### OBJECTIVE
Each line from the beginning of the data below through the line containing "taper_r = 12; // [6:0.5:14]" should be repeated exactly, please.

AVAILABLE DATA start

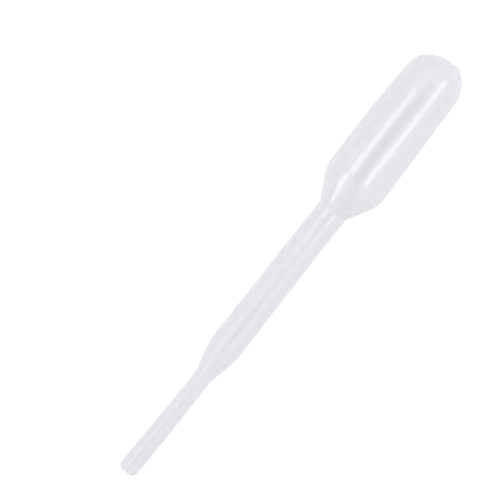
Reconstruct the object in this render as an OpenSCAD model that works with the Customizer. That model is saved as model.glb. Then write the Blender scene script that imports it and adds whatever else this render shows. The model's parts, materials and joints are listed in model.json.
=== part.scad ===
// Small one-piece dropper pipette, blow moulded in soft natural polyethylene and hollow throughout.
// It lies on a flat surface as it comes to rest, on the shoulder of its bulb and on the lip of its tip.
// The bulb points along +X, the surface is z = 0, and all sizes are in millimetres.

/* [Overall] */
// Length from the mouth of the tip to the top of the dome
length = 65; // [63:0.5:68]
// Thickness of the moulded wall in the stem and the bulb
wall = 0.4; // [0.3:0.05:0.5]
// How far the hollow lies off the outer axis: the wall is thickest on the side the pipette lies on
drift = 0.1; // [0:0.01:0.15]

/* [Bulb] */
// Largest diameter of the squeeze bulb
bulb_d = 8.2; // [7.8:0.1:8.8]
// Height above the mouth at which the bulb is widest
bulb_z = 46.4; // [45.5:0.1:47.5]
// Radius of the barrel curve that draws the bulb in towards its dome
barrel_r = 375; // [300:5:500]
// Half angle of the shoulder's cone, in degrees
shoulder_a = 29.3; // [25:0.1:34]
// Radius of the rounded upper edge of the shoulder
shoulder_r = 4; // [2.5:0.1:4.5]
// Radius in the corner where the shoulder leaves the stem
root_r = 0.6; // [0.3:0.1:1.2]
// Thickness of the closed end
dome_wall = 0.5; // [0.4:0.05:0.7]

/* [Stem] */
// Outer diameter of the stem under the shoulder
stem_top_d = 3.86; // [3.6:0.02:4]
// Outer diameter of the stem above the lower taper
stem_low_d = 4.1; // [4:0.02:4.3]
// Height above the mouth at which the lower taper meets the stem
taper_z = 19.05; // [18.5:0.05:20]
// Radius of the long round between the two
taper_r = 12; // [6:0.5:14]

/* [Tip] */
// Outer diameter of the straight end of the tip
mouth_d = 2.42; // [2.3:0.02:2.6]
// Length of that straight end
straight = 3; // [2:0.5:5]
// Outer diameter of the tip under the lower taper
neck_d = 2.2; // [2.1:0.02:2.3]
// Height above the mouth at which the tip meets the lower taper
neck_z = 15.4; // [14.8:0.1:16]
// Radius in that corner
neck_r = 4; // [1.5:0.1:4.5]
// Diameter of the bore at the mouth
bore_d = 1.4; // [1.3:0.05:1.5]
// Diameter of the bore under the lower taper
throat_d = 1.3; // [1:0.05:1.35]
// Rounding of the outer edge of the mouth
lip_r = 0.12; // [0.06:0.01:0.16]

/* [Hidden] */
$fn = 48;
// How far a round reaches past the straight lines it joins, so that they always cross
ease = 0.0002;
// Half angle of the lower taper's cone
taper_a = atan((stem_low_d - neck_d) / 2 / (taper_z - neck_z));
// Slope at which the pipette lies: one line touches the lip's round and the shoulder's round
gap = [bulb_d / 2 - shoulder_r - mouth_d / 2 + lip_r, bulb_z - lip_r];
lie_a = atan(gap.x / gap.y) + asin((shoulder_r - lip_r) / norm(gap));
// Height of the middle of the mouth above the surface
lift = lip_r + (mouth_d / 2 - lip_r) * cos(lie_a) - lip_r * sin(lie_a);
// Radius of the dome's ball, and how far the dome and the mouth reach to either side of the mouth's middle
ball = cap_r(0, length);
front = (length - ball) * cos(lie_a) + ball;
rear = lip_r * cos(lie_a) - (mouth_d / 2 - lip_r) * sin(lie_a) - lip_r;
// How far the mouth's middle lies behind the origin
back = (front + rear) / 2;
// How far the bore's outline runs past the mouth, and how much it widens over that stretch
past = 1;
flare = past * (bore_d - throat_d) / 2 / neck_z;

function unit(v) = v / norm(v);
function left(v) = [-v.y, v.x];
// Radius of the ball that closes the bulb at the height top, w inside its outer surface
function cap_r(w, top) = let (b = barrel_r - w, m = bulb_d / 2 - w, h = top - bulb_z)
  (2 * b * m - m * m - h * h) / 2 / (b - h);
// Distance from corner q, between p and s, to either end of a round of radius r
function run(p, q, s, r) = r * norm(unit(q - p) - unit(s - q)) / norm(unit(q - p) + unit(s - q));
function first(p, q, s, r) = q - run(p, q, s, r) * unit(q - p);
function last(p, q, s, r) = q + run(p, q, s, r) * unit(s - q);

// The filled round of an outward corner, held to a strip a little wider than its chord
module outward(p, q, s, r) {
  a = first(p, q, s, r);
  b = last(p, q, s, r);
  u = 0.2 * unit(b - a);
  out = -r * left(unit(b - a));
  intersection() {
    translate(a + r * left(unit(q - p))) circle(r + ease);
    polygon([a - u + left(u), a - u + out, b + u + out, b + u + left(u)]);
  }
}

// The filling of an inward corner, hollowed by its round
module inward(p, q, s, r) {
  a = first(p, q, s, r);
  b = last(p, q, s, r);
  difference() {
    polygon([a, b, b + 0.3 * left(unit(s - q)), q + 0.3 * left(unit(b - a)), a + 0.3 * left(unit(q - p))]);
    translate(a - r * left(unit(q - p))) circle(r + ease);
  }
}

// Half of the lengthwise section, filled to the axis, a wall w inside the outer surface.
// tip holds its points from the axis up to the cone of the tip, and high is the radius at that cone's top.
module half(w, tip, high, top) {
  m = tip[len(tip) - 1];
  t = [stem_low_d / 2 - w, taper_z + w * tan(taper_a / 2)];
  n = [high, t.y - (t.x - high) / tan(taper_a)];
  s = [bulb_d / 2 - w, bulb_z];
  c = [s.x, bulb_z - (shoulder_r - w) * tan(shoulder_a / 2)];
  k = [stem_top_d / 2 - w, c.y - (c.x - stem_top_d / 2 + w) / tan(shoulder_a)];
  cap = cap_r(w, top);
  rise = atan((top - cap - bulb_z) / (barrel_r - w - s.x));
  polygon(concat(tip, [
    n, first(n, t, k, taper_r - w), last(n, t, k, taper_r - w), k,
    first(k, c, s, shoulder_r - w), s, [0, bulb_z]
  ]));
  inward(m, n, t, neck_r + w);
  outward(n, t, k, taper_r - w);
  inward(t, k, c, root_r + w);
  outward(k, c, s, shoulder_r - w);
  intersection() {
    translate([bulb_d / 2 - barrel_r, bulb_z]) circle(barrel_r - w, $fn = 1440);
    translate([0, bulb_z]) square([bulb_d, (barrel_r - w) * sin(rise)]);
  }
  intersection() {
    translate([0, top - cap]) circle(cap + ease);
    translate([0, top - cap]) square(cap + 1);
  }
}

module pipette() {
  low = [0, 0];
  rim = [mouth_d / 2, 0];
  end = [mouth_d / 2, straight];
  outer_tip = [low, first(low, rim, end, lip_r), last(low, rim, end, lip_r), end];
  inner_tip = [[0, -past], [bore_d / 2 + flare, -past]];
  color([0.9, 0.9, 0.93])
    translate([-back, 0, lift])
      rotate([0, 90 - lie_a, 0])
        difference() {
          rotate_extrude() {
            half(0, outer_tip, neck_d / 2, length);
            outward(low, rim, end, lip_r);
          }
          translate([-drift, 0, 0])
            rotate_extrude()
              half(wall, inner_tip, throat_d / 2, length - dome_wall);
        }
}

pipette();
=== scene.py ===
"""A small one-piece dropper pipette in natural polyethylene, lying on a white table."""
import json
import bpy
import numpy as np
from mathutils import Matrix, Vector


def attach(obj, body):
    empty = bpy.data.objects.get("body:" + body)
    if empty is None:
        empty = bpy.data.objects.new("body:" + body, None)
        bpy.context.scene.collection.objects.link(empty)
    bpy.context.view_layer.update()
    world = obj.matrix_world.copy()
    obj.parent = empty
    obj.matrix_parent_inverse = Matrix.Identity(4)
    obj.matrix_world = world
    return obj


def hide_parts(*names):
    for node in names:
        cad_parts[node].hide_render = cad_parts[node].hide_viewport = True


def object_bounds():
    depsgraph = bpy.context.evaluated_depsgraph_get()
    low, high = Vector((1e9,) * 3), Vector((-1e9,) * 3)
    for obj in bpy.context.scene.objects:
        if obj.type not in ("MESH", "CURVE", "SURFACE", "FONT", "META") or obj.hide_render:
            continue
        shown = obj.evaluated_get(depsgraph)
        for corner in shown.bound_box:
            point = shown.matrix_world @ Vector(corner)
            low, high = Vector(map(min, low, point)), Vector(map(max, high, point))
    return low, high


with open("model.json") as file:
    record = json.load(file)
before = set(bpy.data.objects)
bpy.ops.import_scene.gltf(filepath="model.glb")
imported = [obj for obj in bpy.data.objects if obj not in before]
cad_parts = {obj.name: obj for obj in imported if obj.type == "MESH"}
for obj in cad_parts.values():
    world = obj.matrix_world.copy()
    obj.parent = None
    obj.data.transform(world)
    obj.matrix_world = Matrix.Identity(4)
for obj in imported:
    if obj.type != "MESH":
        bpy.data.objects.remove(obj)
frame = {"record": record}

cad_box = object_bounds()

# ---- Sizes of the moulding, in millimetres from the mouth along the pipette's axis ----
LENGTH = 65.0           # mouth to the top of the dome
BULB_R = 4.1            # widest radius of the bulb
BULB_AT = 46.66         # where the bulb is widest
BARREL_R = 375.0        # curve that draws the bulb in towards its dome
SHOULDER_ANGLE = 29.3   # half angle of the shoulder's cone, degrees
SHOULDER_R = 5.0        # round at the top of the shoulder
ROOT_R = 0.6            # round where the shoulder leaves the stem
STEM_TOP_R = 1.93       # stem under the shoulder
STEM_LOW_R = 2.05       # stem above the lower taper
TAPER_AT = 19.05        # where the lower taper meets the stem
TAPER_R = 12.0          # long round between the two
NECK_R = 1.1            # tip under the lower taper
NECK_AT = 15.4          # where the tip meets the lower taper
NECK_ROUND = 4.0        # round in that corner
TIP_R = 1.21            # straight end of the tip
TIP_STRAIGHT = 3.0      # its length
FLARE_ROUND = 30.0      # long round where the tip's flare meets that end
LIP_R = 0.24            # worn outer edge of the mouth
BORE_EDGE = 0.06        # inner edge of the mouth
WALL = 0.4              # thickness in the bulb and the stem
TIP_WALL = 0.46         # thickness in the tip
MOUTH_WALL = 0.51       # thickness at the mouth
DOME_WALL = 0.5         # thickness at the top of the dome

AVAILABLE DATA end

### RESPONSE TO THIS TASK
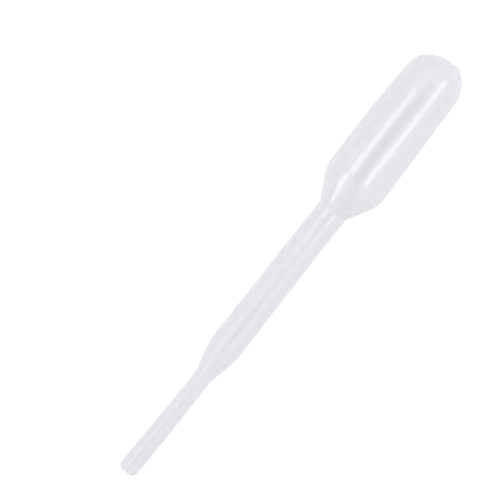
Reconstruct the object in this render as an OpenSCAD model that works with the Customizer. That model is saved as model.glb. Then write the Blender scene script that imports it and adds whatever else this render shows. The model's parts, materials and joints are listed in model.json.
=== part.scad ===
// Small one-piece dropper pipette, blow moulded in soft natural polyethylene and hollow throughout.
// It lies on a flat surface as it comes to rest, on the shoulder of its bulb and on the lip of its tip.
// The bulb points along +X, the surface is z = 0, and all sizes are in millimetres.

/* [Overall] */
// Length from the mouth of the tip to the top of the dome
length = 65; // [63:0.5:68]
// Thickness of the moulded wall in the stem and the bulb
wall = 0.4; // [0.3:0.05:0.5]
// How far the hollow lies off the outer axis: the wall is thickest on the side the pipette lies on
drift = 0.1; // [0:0.01:0.15]

/* [Bulb] */
// Largest diameter of the squeeze bulb
bulb_d = 8.2; // [7.8:0.1:8.8]
// Height above the mouth at which the bulb is widest
bulb_z = 46.4; // [45.5:0.1:47.5]
// Radius of the barrel curve that draws the bulb in towards its dome
barrel_r = 375; // [300:5:500]
// Half angle of the shoulder's cone, in degrees
shoulder_a = 29.3; // [25:0.1:34]
// Radius of the rounded upper edge of the shoulder
shoulder_r = 4; // [2.5:0.1:4.5]
// Radius in the corner where the shoulder leaves the stem
root_r = 0.6; // [0.3:0.1:1.2]
// Thickness of the closed end
dome_wall = 0.5; // [0.4:0.05:0.7]

/* [Stem] */
// Outer diameter of the stem under the shoulder
stem_top_d = 3.86; // [3.6:0.02:4]
// Outer diameter of the stem above the lower taper
stem_low_d = 4.1; // [4:0.02:4.3]
// Height above the mouth at which the lower taper meets the stem
taper_z = 19.05; // [18.5:0.05:20]
// Radius of the long round between the two
taper_r = 12; // [6:0.5:14]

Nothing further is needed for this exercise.